■ WORK REQUIRED
Repeat every line below exactly as it reads.

[CAD and scene scripts]
◇ ◇ ◇ ◇ ◇ ◇ ◇
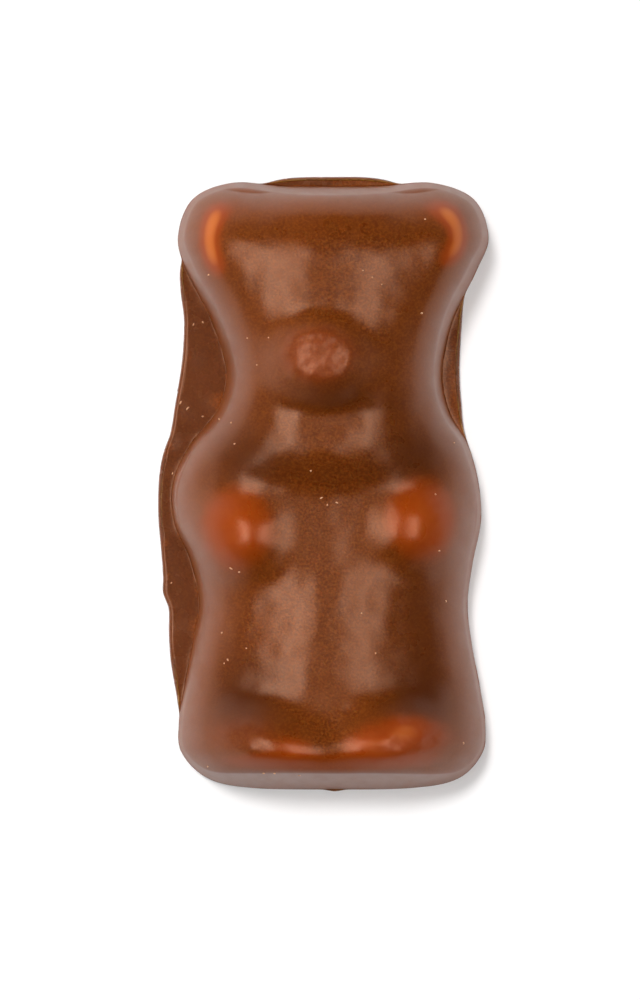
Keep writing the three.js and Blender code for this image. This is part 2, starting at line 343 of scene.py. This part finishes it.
def along_sections(y, column):
    """A column of the sections at y."""
    value = SECTIONS[0][column]
    for before, after in zip(SECTIONS, SECTIONS[1:]):
        t = np.clip((y - before[0]) / (after[0] - before[0]), 0, 1)
        value = value + (after[column] - before[column]) * t * t * (3 - 2 * t)
    return value


def round_drop(t):
    """How far a quarter circle of radius 1 has fallen at t out of 1."""
    return 1 - np.sqrt(1 - np.clip(t, 0, ROUND_END) ** 2)


def fall(line, past):
    return line["drop"] * soft_step(past, line["width"])


def front_height(x, y):
    """Height of the front if it had no sides."""
    barrel = ROUND * round_drop(np.abs(x - along_sections(y, 2)) / along_sections(y, 1))
    bow = CROWN_BOW * x**2 * np.exp(-((x / BOW_REACH) ** 4))
    crown = CROWN_ROLL * round_drop((y + bow - CROWN + CROWN_ROLL) / CROWN_ROLL)
    falls = sum(fall(line, line["y"] - y) for line in (CHIN_FALL, CHEST_FALL, TOE_FALL))
    return TOP + lobes_height(LOBES, x, y) - barrel - crown - falls


def body_height(x, y, inset):
    """Height of the body at points inset from its outline: a steep side, a rolled shoulder, and the front."""
    low = soft_step(SOLE_LINE["y"] - y, SOLE_LINE["width"])
    soles = low * soft_step(SOLE_LINE["x"] - np.abs(x), SOLE_LINE["fade"])
    slope = np.tan(np.radians(SIDE_SLOPE + (SOLE_SLOPE - SIDE_SLOPE) * soles))
    climb = np.hypot(inset, SIDE_FILLET) - SIDE_FILLET
    side = FOOT_THICKNESS + climb * slope
    front = front_height(x, y) + uneven(x, y)
    radius = SHOULDER + (SOLE_SHOULDER - SHOULDER) * soles
    edge = np.hypot(1, slope)
    shoulder_end = (front - FOOT_THICKNESS + radius * (edge - 1)) / slope
    back = np.clip(shoulder_end - climb, 0, None)
    rolled = front - radius + np.sqrt(np.maximum(radius**2 - back**2, 0))
    return np.where(back < radius * slope / edge, rolled, side)


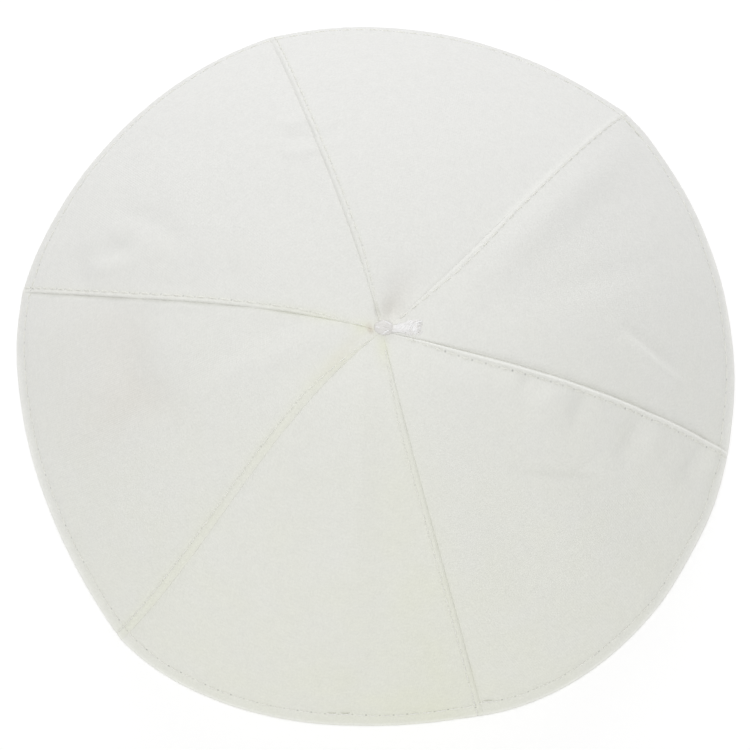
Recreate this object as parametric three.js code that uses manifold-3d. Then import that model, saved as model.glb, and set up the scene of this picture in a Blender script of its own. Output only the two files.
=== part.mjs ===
// Zucchetto: a skullcap of six cotton gores sewn edge to edge, with a turned hem at the rim and a
// short stem of satin thread at the crown. Millimetres, +Z up, resting on its rim at z = 0.
import * as THREE from 'three';
import { mergeVertices } from 'three/addons/utils/BufferGeometryUtils.js';
import Module from 'manifold-3d';

const wasm = await Module();
wasm.setup();

// ---- Driving dimensions -------------------------------------------------------------------
const CROWN_HEIGHT = 52;              // top of the cloth above the rim
const APEX = new THREE.Vector2(1.6, 2.6);   // plan position of the point where the seams meet
const WALL = 1.2;                     // cloth wall of a gore
const HEM_WALL = 1.8;                 // the same with the hem turned up inside it
const HEM_DEPTH = 5.5;                // height of the hem along the wall
const HEM_STEP = 0.6;                 // length over which the hem thins to the wall
const GAP = 0.3;                      // between neighbouring pieces
const STEM_HOLE = 2.0;                // radius left open at the apex for the stem
const TURN_POWER = 12;                // how close to the rim the wall turns steeper
const PRESSED_FROM = 0.9;             // share of the way down where the hem starts to press the welt
const LEVEL_FROM = 0.93;              // share of the way down where the wall's offset turns level

// The seam allowances are pressed to the clockwise side and stitched down, so that side stands up
// as a low welt; the cloth of the other side rolls down into the seam.
const WELT = { height: 0.55, atRim: 0.3, rise: 0.8, width: 5.2, fade: 1.6 };
const ROLL = { depth: 0.3, width: 2.2 };
const FULL_WIDTH = 22;                // gore width below which the welt narrows towards the apex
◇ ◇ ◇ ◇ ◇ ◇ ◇
■ TASK RESPONSE
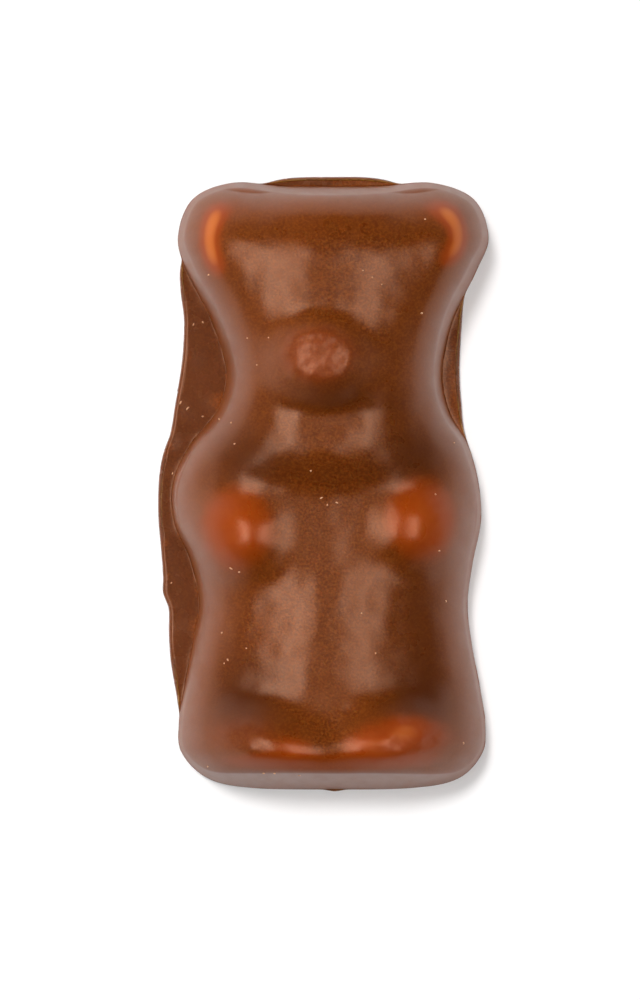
Keep writing the three.js and Blender code for this image. This is part 2, starting at line 343 of scene.py. This part finishes it.
def along_sections(y, column):
    """A column of the sections at y."""
    value = SECTIONS[0][column]
    for before, after in zip(SECTIONS, SECTIONS[1:]):
        t = np.clip((y - before[0]) / (after[0] - before[0]), 0, 1)
        value = value + (after[column] - before[column]) * t * t * (3 - 2 * t)
    return value


def round_drop(t):
    """How far a quarter circle of radius 1 has fallen at t out of 1."""
    return 1 - np.sqrt(1 - np.clip(t, 0, ROUND_END) ** 2)


def fall(line, past):
    return line["drop"] * soft_step(past, line["width"])


def front_height(x, y):
    """Height of the front if it had no sides."""
    barrel = ROUND * round_drop(np.abs(x - along_sections(y, 2)) / along_sections(y, 1))
    bow = CROWN_BOW * x**2 * np.exp(-((x / BOW_REACH) ** 4))
    crown = CROWN_ROLL * round_drop((y + bow - CROWN + CROWN_ROLL) / CROWN_ROLL)
    falls = sum(fall(line, line["y"] - y) for line in (CHIN_FALL, CHEST_FALL, TOE_FALL))
    return TOP + lobes_height(LOBES, x, y) - barrel - crown - falls


def body_height(x, y, inset):
    """Height of the body at points inset from its outline: a steep side, a rolled shoulder, and the front."""
    low = soft_step(SOLE_LINE["y"] - y, SOLE_LINE["width"])
    soles = low * soft_step(SOLE_LINE["x"] - np.abs(x), SOLE_LINE["fade"])
    slope = np.tan(np.radians(SIDE_SLOPE + (SOLE_SLOPE - SIDE_SLOPE) * soles))
    climb = np.hypot(inset, SIDE_FILLET) - SIDE_FILLET
    side = FOOT_THICKNESS + climb * slope
    front = front_height(x, y) + uneven(x, y)
    radius = SHOULDER + (SOLE_SHOULDER - SHOULDER) * soles
    edge = np.hypot(1, slope)
    shoulder_end = (front - FOOT_THICKNESS + radius * (edge - 1)) / slope
    back = np.clip(shoulder_end - climb, 0, None)
    rolled = front - radius + np.sqrt(np.maximum(radius**2 - back**2, 0))
    return np.where(back < radius * slope / edge, rolled, side)


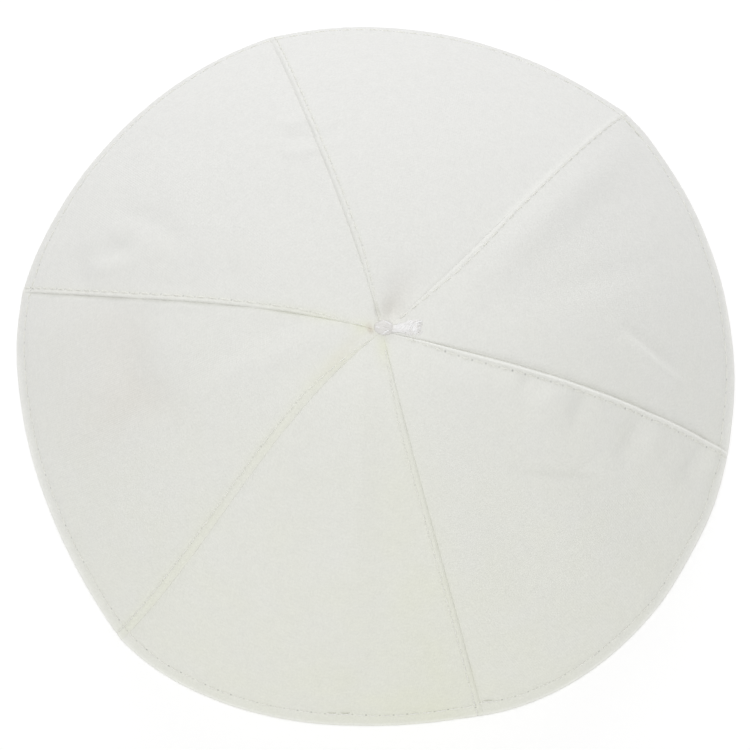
Recreate this object as parametric three.js code that uses manifold-3d. Then import that model, saved as model.glb, and set up the scene of this picture in a Blender script of its own. Output only the two files.
=== part.mjs ===
// Zucchetto: a skullcap of six cotton gores sewn edge to edge, with a turned hem at the rim and a
// short stem of satin thread at the crown. Millimetres, +Z up, resting on its rim at z = 0.
import * as THREE from 'three';
import { mergeVertices } from 'three/addons/utils/BufferGeometryUtils.js';
import Module from 'manifold-3d';

const wasm = await Module();
wasm.setup();

// ---- Driving dimensions -------------------------------------------------------------------
const CROWN_HEIGHT = 52;              // top of the cloth above the rim
const APEX = new THREE.Vector2(1.6, 2.6);   // plan position of the point where the seams meet
const WALL = 1.2;                     // cloth wall of a gore
const HEM_WALL = 1.8;                 // the same with the hem turned up inside it
const HEM_DEPTH = 5.5;                // height of the hem along the wall
const HEM_STEP = 0.6;                 // length over which the hem thins to the wall
const GAP = 0.3;                      // between neighbouring pieces
const STEM_HOLE = 2.0;                // radius left open at the apex for the stem
const TURN_POWER = 12;                // how close to the rim the wall turns steeper
const PRESSED_FROM = 0.9;             // share of the way down where the hem starts to press the welt
const LEVEL_FROM = 0.93;              // share of the way down where the wall's offset turns level

// The seam allowances are pressed to the clockwise side and stitched down, so that side stands up
// as a low welt; the cloth of the other side rolls down into the seam.
const WELT = { height: 0.55, atRim: 0.3, rise: 0.8, width: 5.2, fade: 1.6 };
const ROLL = { depth: 0.3, width: 2.2 };
const FULL_WIDTH = 22;                // gore width below which the welt narrows towards the apex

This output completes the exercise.